Adie Vanessa Offaiong
10 January 2009
interview
Eunice Oghina Dawodu is founder of Ginani, a Lagos-based fashion designing and training outfit. The University of Benin History graduate spoke to Weekend Magazine on her career as a fashion designer and designing in Nigeria. Excerpts:
Please tell us a bit of yourself and back ground...
I am a fashion designer and consultant. Although I started training since 2001, the focus of my business in the past three years has been training designers and tailors and other people in the fashion industry in garment production and design. I train them in basic skills comprising cutting, sewing and pattern making. So a lot of what I do is training. I also have a garment line under the Ginani Label that I started in August, 2008.
What kind of clothing do you have under the Ginani label?
I do a variety of them, ranging from shirts, dresses, skirts and a lot of others. I use different fabrics like Ankara, linen and a combination of some others.
Did you train to be a fashion designer or this started as a hobby?
(Laughing) I studied history at the University of Benin to satisfy my parents. But deep down I always wanted to be a fashion designer. It was not the in thing then and no parent wanted their child to become a tailor. No matter how good or qualified a person was in that time the general representation for any cloths maker was 'tailor' and as a derogatory term mostly. After graduation I went to England just to while away sometime and I found myself in the fashion industry. It wasn't deliberate; I saw an opportunity and started working with some designers there. I got most of my training on the job. The best training I think I got was after then because the U.K. industry does not prepare you for what the Nigerian industry has to offer. I thought I was really good when I came back, (Laughing) and wanted to start a business. I found out that for about a year my business was grounded. I had invested so much, money and otherwise but I was working with people who were not skilled. So it didn't matter how good I was. I had to go back to my books, go through my systems to find a simplified way of training people. Because I needed to work with skilled people the mantle fell on me to train them. So I started all over. This time I developed a system to train my staff. But as I was training them, they were leaving as fast as I could train them. So I said to myself, "Hang on, if I am training these people for free and they are leaving, I might as well train them for a fee." So I started a training program and got people to pay me for training them. That's how the training part of me started.
What kind of people do you train?
Outside people who are already in the fashion industry we train young school leavers who want to get a hang of what fashion designing is about and start off a business. Our training is really in-depth so that most of our trainees become entrepreneurs. They acquire skills that make them all rounder.
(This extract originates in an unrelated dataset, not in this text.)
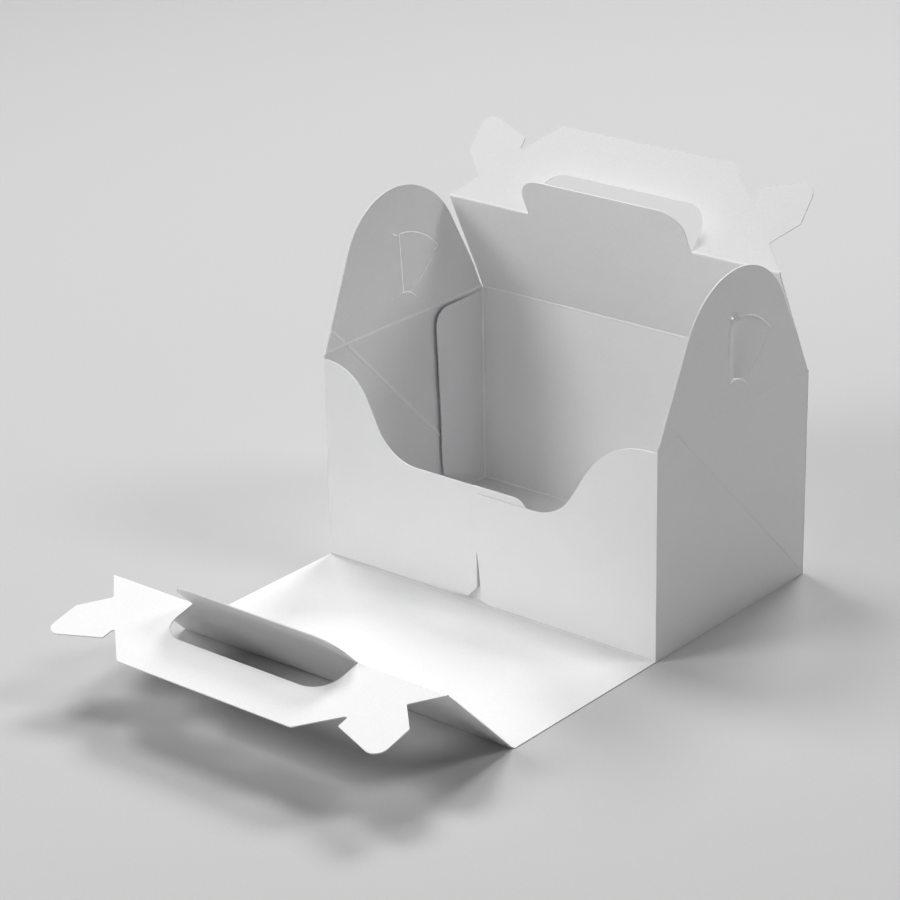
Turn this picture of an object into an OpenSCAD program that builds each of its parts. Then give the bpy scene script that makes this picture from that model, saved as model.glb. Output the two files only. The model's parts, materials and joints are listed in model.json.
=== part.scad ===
// Pastry box of white board, folded from one die-cut sheet and left open.
// Seen from the front: X runs to the right, Y runs to the back, Z is up.
// The origin is under the middle of the floor, and the box stands on Z = 0.
// Every moving crease is a straight line, and the board stops short of it on both sides.

/* [Box] */
// Outer width over the two side walls
width = 186; // [150:1:240]
// Outer depth from the front wall to the back wall
depth = 115; // [90:1:150]
// Height of the creases at the top of the walls
height = 100; // [80:1:130]
// Thickness of the board
board = 0.5; // [0.4:0.05:0.6]

/* [Creases and play] */
// Distance from a moving crease to the edge of the board on each side of it
crease_gap = 0.35; // [0.35:0.01:0.5]
// Width of a pressed score line
score_width = 0.8; // [0.5:0.1:1.5]
// Depth of a pressed score line
score_depth = 0.12; // [0.05:0.01:0.2]
// Play between the roofs and the gable at each side
side_play = 0.4; // [0.3:0.05:1]
// Play between the closed front panel and the front wall
panel_play = 0.3; // [0.2:0.05:1]
// Play between the two handles when they stand together
handle_play = 0.3; // [0.2:0.05:1]
// Width of a plain cut through the board
kerf = 0.4; // [0.2:0.05:0.6]

/* [Front wall] */
// How far the front panel stops short of the height
panel_drop = 2; // [1.5:0.5:6]
// Play between the shoulders of the front wall and the closed roof
shoulder_play = 0.5; // [0.3:0.1:2]
// Height of the left half of the front wall along the mouth
left_mouth_height = 57.2; // [45:0.1:70]
// Height of the right half of the front wall along the mouth
right_mouth_height = 53.8; // [42:0.1:66]
// Width of the left shoulder up to the middle of its curve
left_shoulder = 28.5; // [20:0.5:40]
// Width of the right shoulder up to the middle of its curve
right_shoulder = 39.5; // [25:0.5:50]
// Steepness of the left curve
left_slope = 64; // [50:1:75]
// Steepness of the right curve
right_slope = 58; // [50:1:75]
// Radius at the top of the left curve
left_top_radius = 27; // [15:1:30]
// Radius at the top of the right curve
right_top_radius = 38; // [15:1:45]
// Radius at the foot of both curves
mouth_radius = 24; // [12:1:28]
// Place of the lock slit, left of the middle of the wall
slit_offset = 5.5; // [0:0.5:10]
// Height up to which the slit of the left half reaches
slit_height = 26; // [18:0.5:36]
// Width of the slit at its foot
slit_mouth = 1.2; // [0.6:0.1:2]
// Cut corner of the left half beside the slit
slit_chamfer = 5.5; // [3:0.5:8]
// Lift of the left half off the floor beside the slit
left_lift = 1.8; // [0.6:0.1:2.5]
// Length of the left tongue behind the right half
left_tongue = 29; // [20:1:34]
// Length of the right tongue behind the left half
right_tongue = 30; // [20:1:34]

/* [Glue flaps] */
// Length of each glue flap along the side wall
glue_flap = 37.5; // [25:0.5:40]
// How much shorter a glue flap is at its foot
glue_taper = 4; // [0:0.5:8]
// Angle at which a glue flap stands off its side wall
glue_lean = 2; // [2:0.5:8]
// Gap above and below a glue flap at the back wall
glue_margin = 1.5; // [1:0.5:6]
// Height of the lower front corner of a glue flap above the table
glue_foot = 13; // [8:0.5:20]
// Upper corner radius of a glue flap
glue_radius = 8; // [2:0.5:12]
// Lower corner radius of a glue flap
glue_foot_radius = 3; // [1:0.5:8]

/* [Gables] */
// Height of each gable above its crease
gable_height = 63.5; // [50:0.5:66]
// Lean of the straight sides of a gable
gable_slope = 26.5; // [26:0.5:32]
// Play between the foot of a gable and the planes of the front and back walls
gable_play = 1; // [0.8:0.1:3]

/* [Gable slot] */
// Height of the top cut above the crease
slot_top = 41; // [34:0.5:46]
// Height of the bottom cut above the crease
slot_foot = 12.8; // [10:0.2:18]
// Radius of the top cut
slot_top_radius = 34.5; // [28:0.5:40]
// Radius of the bottom cut
slot_foot_radius = 10; // [8:0.5:14]
// Reach of the slot in front of its upright cut
slot_front = 5; // [3:0.5:8]
// Reach of the top cut behind the upright cut
slot_back = 26; // [20:0.5:29]
// Reach of the bottom cut behind the upright cut
slot_back_foot = 8.8; // [6:0.2:12]
// Radius of the hooks at the ends of the top cut
hook_radius = 2.2; // [1.5:0.1:3]

/* [Roofs and handles] */
// Height of each handle above its fold
handle_height = 45; // [40:0.5:60]
// Half width of the straight top edge of a handle
handle_top = 48; // [44:0.5:56]
// Corner radius of the top edge
handle_radius = 2.5; // [1:0.5:6]
// Half width of the hand hole at the fold
hole_half = 45.5; // [38:0.5:46]
// Height of the hand hole above the fold
hole_height = 22; // [18:0.5:26]
// Corner radius of the hand hole
hole_radius = 12; // [6:0.5:16]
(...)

They can actually produce cloths, employ tailors, supervise and work closely with them. So that when they start their business they are not totally dependent on tailors and can head their own production team.
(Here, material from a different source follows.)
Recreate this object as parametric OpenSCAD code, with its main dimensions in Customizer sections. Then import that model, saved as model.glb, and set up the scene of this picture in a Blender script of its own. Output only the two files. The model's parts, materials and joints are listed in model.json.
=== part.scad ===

A lot of tailors do not have proper tailoring ethics. What can you say about that?
I call my training program professional garment production and design. People do not understand really that they are in a profession. When you say professional it means that the practitioner knows the theory behind the skill they are applying. People come in for practical training, they want to do artisan training. If I get you into my business and I say to you, "watch me; watch how I cut and how I sew." I am training an artisan not a professional.
How do you guide or teach the trainees?
I have written seven books on production and design. The first thing I do is get them to read even after training sessions with them I encourage them to go back to their manuals and get the know-how into their heads so that in the workshop when I talk they have a perfect understanding of what we are saying, so it is not guess work anymore or what I said. It is what I said and what the book says. You build a format which you could use in future as a referral and teach others. Skill is in the application of knowledge. People have to get the knowledge of what they are doing and apply it in whatever you are doing in such a way that you are efficient. This is the way I like to train.
For instance fabrics like Vlisco Hollandais and Super Wax are really expensive. People do not want to buy them and give to just anybody that will make rubbish out of them. But with training programs, people will feel more confident to give their fabrics no matter how expensive to Nigerian tailors. The tailors will not just charge more but will deserve what they charge. That way they can get the respect of their customers.
On a general note, what challenges do you face in the business?
Electricity is a major one. My initial challenge was losing my tailors after working so hard to train them. But I think. This is gradually being taken care of now; I really do not consider it a challenge anymore.